6) People who take their Christmas decorations down on Boxing Day
Especially when they then proudly shout about it all over Facebook...."Deccies down...Over for another year...."
Erm EXCUSE ME, IT'S STILL CHRISTMAS!!...stop spoiling it for everyone by declaring its "over".
It's not over! It's called the 12 DAYS OF CHRISTMAS for a reason!!!
You don't get to just take your presents, declare it over and rip down your tree just like that! NO! You suffer on through the mess and chaos with your bedraggled tree until January 6th like the rest of us dammit!
7) People who press the thumbs down button on YouTube videos...
W*nker Alert.
Do you know what you should actually do when you genuinely don't like a video?
STOP WATCHING IT AND PISS OFF SOMEWHERE ELSE!!!
8) People Who Eat Everything But The Last Biscuit & Then Put The Packet Back...
What is actually wrong with you? Who hurt you?
9) Toy Manufacturers
Did this Paw Patrol Piece O'Plastic Crap-o-Rama really warrant the 7,000 plastic cord ties, sellotape, plastic casing, actual god damn metal screws and endless other safety devices holding it firmly inside it's box?
Do you know that I have two impatient toddlers squealing and bouncing around at the side of me right now, getting louder by the second, impatiently waiting for me to get this frigging toy out of its box?!
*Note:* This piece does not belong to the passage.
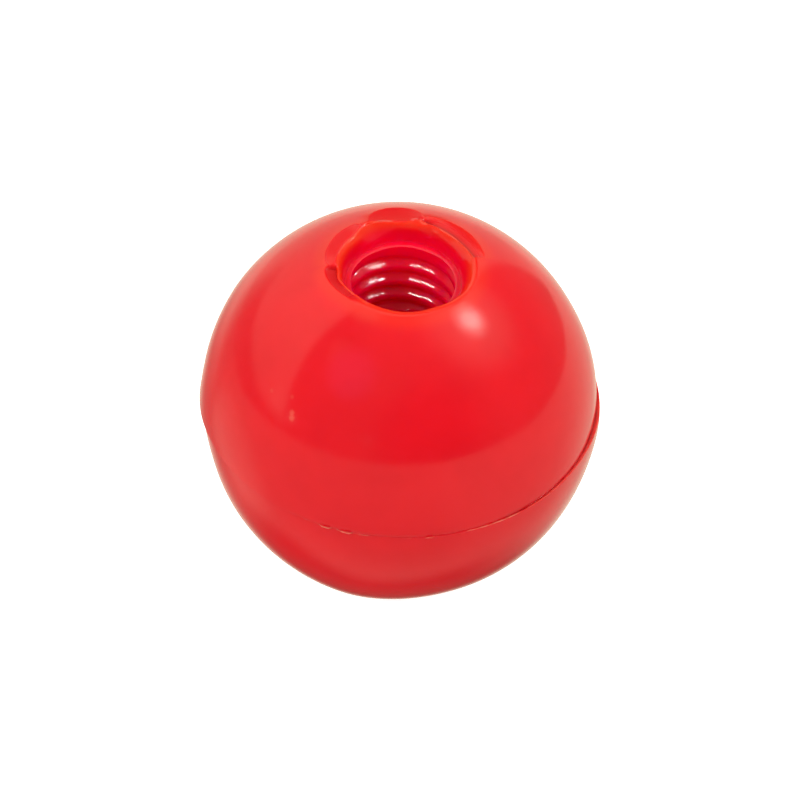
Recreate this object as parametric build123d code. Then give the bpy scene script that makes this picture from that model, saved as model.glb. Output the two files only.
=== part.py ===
from build123d import *
from build123d.topology import SkipClean
import os
from math import radians, tan

# Ball knob for the end of a lever: one injection-moulded ball of red plastic
# with a moulded-in blind thread. Millimetres, +Z up, out of the hole's mouth.
# Origin: the ball's centre, on the axis of the hole.

# --- ball, moulded in two half cavities that met a little off-centre
ball_r = 12.5            # upper half, the half with the hole
lower_r = 12.47          # lower half
parting_z = 0.31         # height of the parting plane
lower_shift_x = 0.26     # sideways mismatch of the lower half, towards +X
lower_drop = 0.11        # the lower half sits this much further down

# --- mouth, trimmed by hand with a knife: flat cuts, as (azimuth of the cut's
# normal, tilt of the normal from +Z, distance of the cut from the centre)
trim_cuts = (
    (89.6, 18.3, 12.300),
    (136.4, 3.7, 11.705),
    (-162.7, 3.6, 11.836),
    (57.1, 7.4, 11.828),
)

# --- counterbore between the mouth and the thread, as (radius, height) points
ledge_z = 10.27          # flat ring at the counterbore's bottom
ledge_r = 3.54           # outer edge of that ring
wall_mid = (3.69, 10.98)
mouth = (4.14, 11.68)    # where the wall turns out into the rounded lip
lip = (4.49, 11.89)      # where the lip runs out of the ball

# --- thread M8 x 1.25, right-hand, 60 degree flanks
pitch = 1.25
minor_r = 3.3235         # crest of the internal thread
major_r = 4.0            # root of the internal thread
root_flat = pitch / 8    # width of the groove's floor
groove_top_z = 9.535     # middle of the groove where it ends, below the ledge
groove_top_deg = 278.0   # and the azimuth of that end
groove_turns = 8
groove_overrun = 0.12    # the cutter starts this far inside the crest circle

# --- plain end of the hole, below the thread, as wide as the thread's crest
hole_end_z = -2.50       # bottom of the blind hole
hole_end_chamfer = 0.30

# ball: two half balls on each side of the parting plane
upper = Sphere(ball_r) & Pos(0, 0, parting_z + 20) * Box(60, 60, 40)
lower = (Pos(lower_shift_x, 0, -lower_drop) * Sphere(lower_r)) & (
    Pos(0, 0, parting_z - 20) * Box(60, 60, 40)
)
knob = upper + lower

# flat knife cuts round the mouth
for azimuth, tilt, distance in trim_cuts:
    cutter = (
        Rot(0, 0, azimuth)
        * Rot(0, tilt, 0)
        * Pos(0, 0, distance + 5)
        * Box(40, 40, 10)
    )
    knob = knob - cutter

# hole: plain end, thread crest diameter, flat ring, rounded counterbore
with BuildPart() as hole:
    with BuildSketch(Plane.XZ):
        with BuildLine():
            Polyline(
                (0, 14.0),
                (0, hole_end_z),
                (minor_r - hole_end_chamfer, hole_end_z),
                (minor_r, hole_end_z + hole_end_chamfer),
                (minor_r, ledge_z),
                (ledge_r, ledge_z),
            )
            Spline((ledge_r, ledge_z), wall_mid, mouth, lip,
                   tangents=((0.12, 1), (1, 0.22)))
            Polyline(lip, (5.9, 12.25), (5.9, 14.0), (0, 14.0))
        make_face()
    revolve(axis=Axis.Z)
knob = knob - hole.part

# thread: a 60 degree groove swept up a right-hand helix
groove_depth = major_r - minor_r


def half_width(radius):
    """Half the groove's width at this distance from the axis."""
    return root_flat / 2 + (major_r - radius) * tan(radians(30))


helix = Helix(
    pitch=pitch,
    height=pitch * groove_turns,
    radius=minor_r,
    center=(0, 0, groove_top_z - pitch * groove_turns),
)
with BuildSketch(Plane(origin=helix @ 0, x_dir=(1, 0, 0), z_dir=helix % 0)) as tooth:
    Polygon(
        (-groove_overrun, -half_width(minor_r - groove_overrun)),
        (groove_depth, -root_flat / 2),
        (groove_depth, root_flat / 2),
        (-groove_overrun, half_width(minor_r - groove_overrun)),
        align=None,
    )
groove = Rot(0, 0, groove_top_deg) * sweep(tooth.sketch, path=helix, is_frenet=True)
before = knob.volume
knob = knob - groove
print("groove took", round(before - knob.volume, 2), "mm3")

# the wall of the hole keeps a seam on the plane x = 0 as well as the one on +X,
# so that each strip of the thread's crest is a half turn or a quarter turn long
with SkipClean():
    half = Pos(20, 0, 0) * Box(40, 60, 60)
    knob = (knob & half) + (knob - half)

print("solids", len(knob.solids()), "volume", round(knob.volume, 1), "valid", knob.is_valid)
print("box", knob.bounding_box())

os.makedirs("parts", exist_ok=True)
export_step(knob, "parts/ball_knob.step")
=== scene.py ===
from math import cos, degrees, pi, radians, sin, sqrt, tan

import bpy
import numpy as np
from mathutils import Matrix, Vector


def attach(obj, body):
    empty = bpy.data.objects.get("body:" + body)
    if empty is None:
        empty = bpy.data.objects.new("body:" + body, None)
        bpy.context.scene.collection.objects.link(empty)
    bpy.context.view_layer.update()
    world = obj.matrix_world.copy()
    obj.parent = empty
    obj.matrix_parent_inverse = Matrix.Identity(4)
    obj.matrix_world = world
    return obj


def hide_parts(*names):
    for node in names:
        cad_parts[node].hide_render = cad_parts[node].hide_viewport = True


# Lever knob: one moulded ball of glossy red plastic with a recessed, moulded
# thread. Lengths below are in millimetres and become metres in the mesh.
# Azimuths are degrees anticlockwise from +X, seen from +Z.

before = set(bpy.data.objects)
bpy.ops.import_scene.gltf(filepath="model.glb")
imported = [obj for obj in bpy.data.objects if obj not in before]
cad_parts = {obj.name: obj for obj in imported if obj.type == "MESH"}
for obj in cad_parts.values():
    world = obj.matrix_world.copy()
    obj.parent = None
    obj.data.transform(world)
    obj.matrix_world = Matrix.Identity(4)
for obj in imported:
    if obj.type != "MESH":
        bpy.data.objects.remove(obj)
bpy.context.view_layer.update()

MM = 0.001
COLUMNS = 352

# ball
BALL_R = 12.5
LOWER_R = 12.47
PARTING_Z = 0.31
LOWER_DX = 0.26
LOWER_DZ = -0.11

# recess and thread
RIM_Z = 11.48
LEDGE_Z = 10.25
LEDGE_R = 3.585
CREST_R = 3.300
PITCH = 1.25
GROOVE_DEPTH = 0.48
GROOVE_AZ = 98.0      # at this azimuth the middle of a groove is at GROOVE_Z
GROOVE_Z = 8.91
THREAD_END_Z = -0.95
HOLE_END_Z = -2.50

# view: elevation of the camera, lean of the hole's axis in the picture
ELEVATION = radians(44.6)
ROLL = radians(2.55)
DISTANCE = 0.5
PX_PER_MM = 15.85

PHI = np.arange(COLUMNS) * 2 * pi / COLUMNS
AZ = (np.degrees(PHI) + 180.0) % 360.0 - 180.0
rng = np.random.RandomState(7)


# --- small helpers ---------------------------------------------------------
def smooth(x, a, b):
    """0 below a, 1 above b, smooth between."""
    t = np.clip((np.asarray(x, float) - a) / (b - a), 0, 1)
    return t * t * (3 - 2 * t)


def turn(a, b):
    """Difference a - b of two azimuths, from -180 to 180."""
    return (np.asarray(a) - b + 180.0) % 360.0 - 180.0


def window(a0, a1, s0, s1, az=AZ):
    """1 between the azimuths a0 and a1, with edges s0 and s1 degrees wide."""
    mid = a0 + ((a1 - a0) % 360) / 2
    half = ((a1 - a0) % 360) / 2
    d = turn(az, mid)
    return smooth(d, -half, -half + s0) * (1 - smooth(d, half - s1, half))


def bell(x, centre, width):
    return np.exp(-(((np.asarray(x) - centre) / width) ** 2))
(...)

 And now you want to involve actual bloody TOOLS in this process?!
Why are you trying to break me?!
10) People who still call it "Spag Bol" when they've used another kind of pasta...
*sigh* It's not rocket science....If there's no Spaghetti in it, then its not a bloody "Spag Bol" is it?!
Spag is short for Spaghetti, you know that...yes?! So if there's no spaghetti on the plate and you have used fusilli or penne or ANY other kind of pasta...YOU ARE NOT ALLOWED TO CALL IT SPAG BOL!!!
OK?!
 PLEASE STOP IT BEFORE MY HEAD EXPLODES!

So those are my 10 random things I hate without explanation, I'd love to hear whats on your list?